Job
Output solely the number of lines containing the string "scene".
---
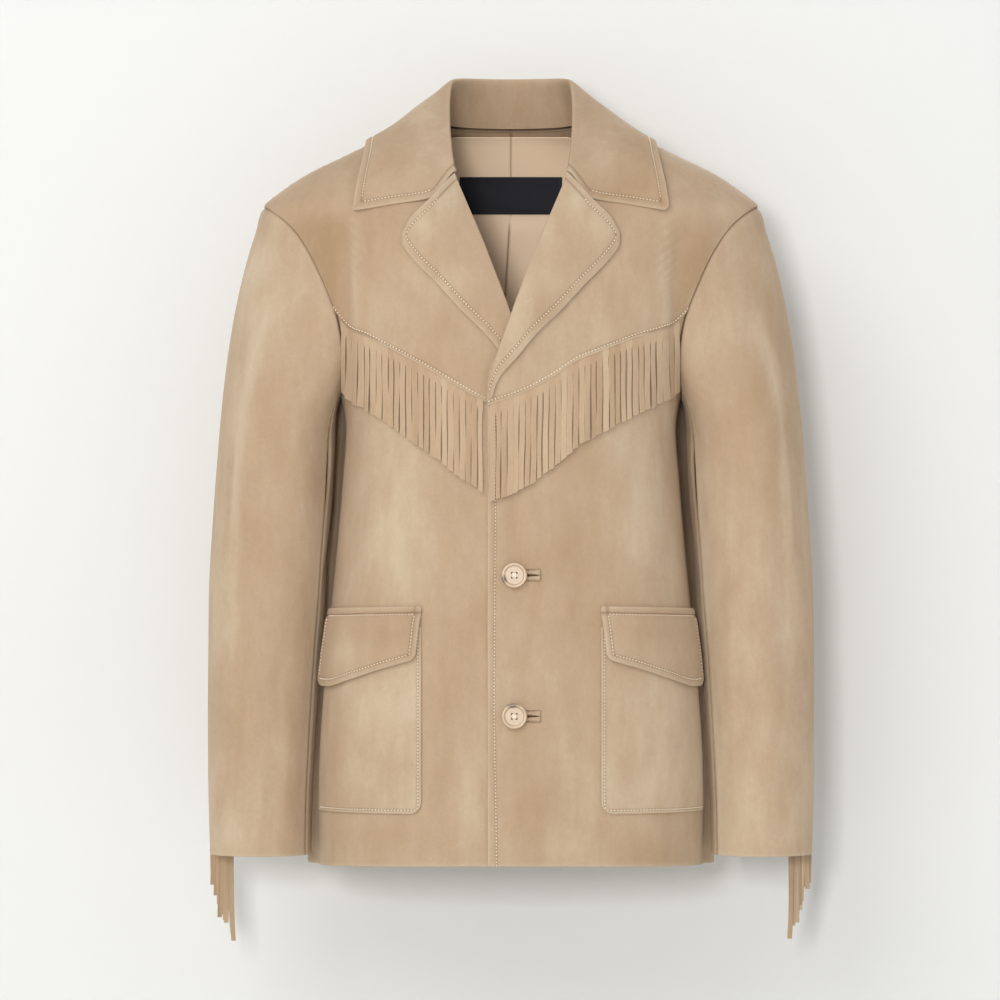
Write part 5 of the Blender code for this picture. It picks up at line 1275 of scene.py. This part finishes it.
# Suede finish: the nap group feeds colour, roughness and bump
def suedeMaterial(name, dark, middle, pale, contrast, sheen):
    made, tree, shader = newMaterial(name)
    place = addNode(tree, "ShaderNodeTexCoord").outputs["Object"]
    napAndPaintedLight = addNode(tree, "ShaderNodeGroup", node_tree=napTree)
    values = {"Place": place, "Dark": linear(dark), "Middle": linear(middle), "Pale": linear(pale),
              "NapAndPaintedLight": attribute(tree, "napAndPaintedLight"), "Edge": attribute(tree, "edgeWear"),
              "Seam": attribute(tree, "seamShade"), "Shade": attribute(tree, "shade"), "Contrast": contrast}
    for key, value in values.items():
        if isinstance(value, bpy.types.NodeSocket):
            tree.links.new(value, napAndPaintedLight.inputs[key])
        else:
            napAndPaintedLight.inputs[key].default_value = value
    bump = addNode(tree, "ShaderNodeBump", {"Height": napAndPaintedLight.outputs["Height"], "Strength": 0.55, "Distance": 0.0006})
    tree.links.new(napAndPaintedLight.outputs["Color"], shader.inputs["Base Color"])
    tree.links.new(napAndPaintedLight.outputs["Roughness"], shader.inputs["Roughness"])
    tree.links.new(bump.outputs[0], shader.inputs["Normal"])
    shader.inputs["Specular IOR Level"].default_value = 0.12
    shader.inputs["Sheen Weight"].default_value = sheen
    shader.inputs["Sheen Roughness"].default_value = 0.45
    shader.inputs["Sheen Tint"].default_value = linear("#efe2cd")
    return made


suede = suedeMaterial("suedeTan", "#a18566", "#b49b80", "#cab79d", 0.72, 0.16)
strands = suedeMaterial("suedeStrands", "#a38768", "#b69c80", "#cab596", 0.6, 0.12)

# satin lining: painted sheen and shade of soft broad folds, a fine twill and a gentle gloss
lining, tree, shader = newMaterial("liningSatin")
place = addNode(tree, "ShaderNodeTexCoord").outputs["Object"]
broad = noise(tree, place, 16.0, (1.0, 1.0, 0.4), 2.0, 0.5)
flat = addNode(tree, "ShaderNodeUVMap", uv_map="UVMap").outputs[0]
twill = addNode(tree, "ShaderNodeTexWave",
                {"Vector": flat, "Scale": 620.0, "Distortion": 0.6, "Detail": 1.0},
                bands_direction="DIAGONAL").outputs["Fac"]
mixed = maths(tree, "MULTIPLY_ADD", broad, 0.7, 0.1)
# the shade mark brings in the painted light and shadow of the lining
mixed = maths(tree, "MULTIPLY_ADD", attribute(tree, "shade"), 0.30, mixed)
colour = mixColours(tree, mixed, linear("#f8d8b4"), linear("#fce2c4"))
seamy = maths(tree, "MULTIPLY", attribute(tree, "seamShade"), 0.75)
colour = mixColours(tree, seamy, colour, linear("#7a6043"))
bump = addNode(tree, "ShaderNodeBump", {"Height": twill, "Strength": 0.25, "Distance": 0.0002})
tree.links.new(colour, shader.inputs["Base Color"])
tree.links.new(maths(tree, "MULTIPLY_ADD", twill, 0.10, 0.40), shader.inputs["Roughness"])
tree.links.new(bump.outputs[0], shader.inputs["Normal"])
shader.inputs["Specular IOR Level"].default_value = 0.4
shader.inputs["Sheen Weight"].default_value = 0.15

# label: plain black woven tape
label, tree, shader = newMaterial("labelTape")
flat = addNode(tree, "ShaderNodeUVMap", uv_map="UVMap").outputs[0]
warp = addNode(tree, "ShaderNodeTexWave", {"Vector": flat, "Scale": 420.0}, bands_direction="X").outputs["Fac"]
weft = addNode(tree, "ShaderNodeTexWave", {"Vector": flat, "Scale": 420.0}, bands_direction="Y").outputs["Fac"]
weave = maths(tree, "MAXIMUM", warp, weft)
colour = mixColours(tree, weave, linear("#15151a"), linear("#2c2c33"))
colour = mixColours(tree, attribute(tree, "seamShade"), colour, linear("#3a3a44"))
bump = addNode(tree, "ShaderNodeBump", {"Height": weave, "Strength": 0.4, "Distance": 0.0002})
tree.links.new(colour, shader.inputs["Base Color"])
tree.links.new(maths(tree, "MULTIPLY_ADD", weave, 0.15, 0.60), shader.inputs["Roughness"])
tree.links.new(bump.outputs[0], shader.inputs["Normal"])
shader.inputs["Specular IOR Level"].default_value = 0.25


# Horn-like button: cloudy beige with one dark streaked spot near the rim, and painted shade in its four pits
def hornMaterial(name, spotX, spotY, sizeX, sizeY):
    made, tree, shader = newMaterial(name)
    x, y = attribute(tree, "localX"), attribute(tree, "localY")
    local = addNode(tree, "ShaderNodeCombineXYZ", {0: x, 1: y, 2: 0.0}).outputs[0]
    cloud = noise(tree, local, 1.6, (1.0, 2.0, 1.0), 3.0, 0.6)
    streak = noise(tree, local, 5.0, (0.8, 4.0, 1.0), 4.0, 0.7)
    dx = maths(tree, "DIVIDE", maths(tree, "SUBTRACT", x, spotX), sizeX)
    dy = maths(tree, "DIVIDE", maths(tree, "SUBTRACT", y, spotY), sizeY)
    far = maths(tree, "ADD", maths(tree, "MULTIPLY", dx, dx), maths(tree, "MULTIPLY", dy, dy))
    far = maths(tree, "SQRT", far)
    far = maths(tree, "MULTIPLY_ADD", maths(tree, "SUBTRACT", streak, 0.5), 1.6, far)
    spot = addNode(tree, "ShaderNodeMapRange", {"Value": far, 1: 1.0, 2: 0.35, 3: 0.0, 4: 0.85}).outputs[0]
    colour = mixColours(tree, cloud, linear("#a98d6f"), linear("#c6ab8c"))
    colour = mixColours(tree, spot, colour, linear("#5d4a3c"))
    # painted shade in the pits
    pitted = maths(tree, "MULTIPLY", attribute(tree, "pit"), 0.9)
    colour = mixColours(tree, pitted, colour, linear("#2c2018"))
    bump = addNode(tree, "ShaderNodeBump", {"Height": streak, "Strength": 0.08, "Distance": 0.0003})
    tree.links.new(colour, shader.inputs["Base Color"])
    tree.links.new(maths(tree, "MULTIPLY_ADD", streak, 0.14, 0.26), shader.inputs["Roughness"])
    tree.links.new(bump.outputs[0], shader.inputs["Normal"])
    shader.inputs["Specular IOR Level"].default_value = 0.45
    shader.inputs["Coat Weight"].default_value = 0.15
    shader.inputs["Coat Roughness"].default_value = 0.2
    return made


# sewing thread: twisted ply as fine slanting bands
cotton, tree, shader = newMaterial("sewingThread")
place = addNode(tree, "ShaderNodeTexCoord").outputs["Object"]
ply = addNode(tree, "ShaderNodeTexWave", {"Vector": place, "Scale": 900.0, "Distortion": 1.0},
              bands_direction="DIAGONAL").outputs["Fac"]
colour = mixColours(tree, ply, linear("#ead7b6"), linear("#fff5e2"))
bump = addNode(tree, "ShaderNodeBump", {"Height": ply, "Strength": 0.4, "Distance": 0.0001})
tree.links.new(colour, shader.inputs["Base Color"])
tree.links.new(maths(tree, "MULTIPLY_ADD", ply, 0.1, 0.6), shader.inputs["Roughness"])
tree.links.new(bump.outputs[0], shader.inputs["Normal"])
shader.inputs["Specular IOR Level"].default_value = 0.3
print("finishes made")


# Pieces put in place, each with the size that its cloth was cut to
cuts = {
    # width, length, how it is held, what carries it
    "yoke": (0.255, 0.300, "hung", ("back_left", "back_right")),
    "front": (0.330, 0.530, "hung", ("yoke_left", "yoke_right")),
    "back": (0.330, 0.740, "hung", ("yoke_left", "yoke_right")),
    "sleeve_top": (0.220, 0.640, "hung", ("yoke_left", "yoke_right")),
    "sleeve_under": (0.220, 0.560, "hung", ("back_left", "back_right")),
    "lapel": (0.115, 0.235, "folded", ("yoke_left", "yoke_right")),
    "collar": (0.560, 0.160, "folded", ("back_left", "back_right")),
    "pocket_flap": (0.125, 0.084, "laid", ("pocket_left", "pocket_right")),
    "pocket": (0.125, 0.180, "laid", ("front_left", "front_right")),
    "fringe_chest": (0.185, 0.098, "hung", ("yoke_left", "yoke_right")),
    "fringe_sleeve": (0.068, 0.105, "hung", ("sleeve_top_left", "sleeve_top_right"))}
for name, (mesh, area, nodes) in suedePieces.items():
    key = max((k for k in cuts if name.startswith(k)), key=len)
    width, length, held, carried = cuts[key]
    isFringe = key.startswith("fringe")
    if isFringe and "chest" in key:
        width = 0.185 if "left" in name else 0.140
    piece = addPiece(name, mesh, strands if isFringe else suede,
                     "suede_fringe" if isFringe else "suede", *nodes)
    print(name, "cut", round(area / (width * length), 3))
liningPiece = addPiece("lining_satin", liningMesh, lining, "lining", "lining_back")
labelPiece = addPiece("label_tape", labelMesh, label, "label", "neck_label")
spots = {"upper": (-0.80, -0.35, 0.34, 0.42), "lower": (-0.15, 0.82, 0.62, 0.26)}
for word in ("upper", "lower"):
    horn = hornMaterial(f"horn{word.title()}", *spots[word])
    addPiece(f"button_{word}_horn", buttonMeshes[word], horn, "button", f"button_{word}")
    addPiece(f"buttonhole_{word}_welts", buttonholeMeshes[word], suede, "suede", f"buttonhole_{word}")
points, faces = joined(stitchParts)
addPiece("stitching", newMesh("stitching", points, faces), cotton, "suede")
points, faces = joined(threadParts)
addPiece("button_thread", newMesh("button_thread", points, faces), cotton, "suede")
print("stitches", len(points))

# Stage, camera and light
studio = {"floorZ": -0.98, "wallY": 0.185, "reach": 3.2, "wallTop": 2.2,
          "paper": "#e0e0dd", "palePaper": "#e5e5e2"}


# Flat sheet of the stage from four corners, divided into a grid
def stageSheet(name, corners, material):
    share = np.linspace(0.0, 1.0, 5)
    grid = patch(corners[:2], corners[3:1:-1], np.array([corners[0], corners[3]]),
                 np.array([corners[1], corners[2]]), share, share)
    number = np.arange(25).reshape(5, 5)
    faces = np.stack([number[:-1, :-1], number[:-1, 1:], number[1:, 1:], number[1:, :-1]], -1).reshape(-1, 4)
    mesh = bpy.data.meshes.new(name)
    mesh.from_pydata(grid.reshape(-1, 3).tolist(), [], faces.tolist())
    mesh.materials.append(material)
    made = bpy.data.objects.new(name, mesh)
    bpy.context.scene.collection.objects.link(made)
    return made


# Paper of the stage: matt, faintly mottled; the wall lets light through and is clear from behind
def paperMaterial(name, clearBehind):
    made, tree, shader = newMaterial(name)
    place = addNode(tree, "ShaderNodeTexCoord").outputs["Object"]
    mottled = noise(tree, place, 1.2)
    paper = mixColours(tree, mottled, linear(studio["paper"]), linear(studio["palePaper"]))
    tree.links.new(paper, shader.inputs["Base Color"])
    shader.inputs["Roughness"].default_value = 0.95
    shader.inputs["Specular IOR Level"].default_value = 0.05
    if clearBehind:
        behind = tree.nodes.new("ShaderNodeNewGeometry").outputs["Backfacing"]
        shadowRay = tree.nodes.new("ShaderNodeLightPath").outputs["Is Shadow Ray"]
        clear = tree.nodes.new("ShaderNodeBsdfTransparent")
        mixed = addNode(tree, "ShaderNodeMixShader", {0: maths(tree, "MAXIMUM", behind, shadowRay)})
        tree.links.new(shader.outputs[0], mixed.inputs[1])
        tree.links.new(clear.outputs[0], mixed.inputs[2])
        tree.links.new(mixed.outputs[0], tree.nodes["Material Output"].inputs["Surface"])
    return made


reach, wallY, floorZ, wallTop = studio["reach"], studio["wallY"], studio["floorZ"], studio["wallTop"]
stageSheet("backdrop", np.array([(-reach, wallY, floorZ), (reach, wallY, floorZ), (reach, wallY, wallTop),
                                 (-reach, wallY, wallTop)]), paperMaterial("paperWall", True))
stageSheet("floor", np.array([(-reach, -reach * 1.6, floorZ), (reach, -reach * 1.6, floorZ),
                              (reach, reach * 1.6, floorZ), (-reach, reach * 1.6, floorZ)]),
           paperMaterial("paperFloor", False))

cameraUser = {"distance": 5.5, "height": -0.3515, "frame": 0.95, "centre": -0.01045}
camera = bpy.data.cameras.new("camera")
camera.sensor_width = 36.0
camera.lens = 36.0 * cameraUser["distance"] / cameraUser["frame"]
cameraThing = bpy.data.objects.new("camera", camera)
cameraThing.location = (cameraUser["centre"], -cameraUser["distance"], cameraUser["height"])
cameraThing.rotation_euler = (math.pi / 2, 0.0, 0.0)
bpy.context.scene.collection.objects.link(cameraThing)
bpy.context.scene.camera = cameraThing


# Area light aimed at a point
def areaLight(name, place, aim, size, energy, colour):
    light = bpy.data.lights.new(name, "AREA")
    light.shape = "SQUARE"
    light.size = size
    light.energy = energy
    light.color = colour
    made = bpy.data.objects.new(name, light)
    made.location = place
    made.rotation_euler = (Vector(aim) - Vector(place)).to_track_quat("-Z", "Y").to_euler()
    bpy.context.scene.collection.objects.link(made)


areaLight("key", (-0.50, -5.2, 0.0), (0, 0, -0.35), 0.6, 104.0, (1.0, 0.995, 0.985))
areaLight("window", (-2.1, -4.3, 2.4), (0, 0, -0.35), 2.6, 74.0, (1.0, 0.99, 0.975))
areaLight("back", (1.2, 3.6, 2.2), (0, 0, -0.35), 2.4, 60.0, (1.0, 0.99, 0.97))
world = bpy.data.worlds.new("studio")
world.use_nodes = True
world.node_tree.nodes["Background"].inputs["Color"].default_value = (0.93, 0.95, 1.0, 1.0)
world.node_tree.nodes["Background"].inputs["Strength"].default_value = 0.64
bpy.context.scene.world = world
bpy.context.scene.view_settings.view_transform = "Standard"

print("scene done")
---
Task response
8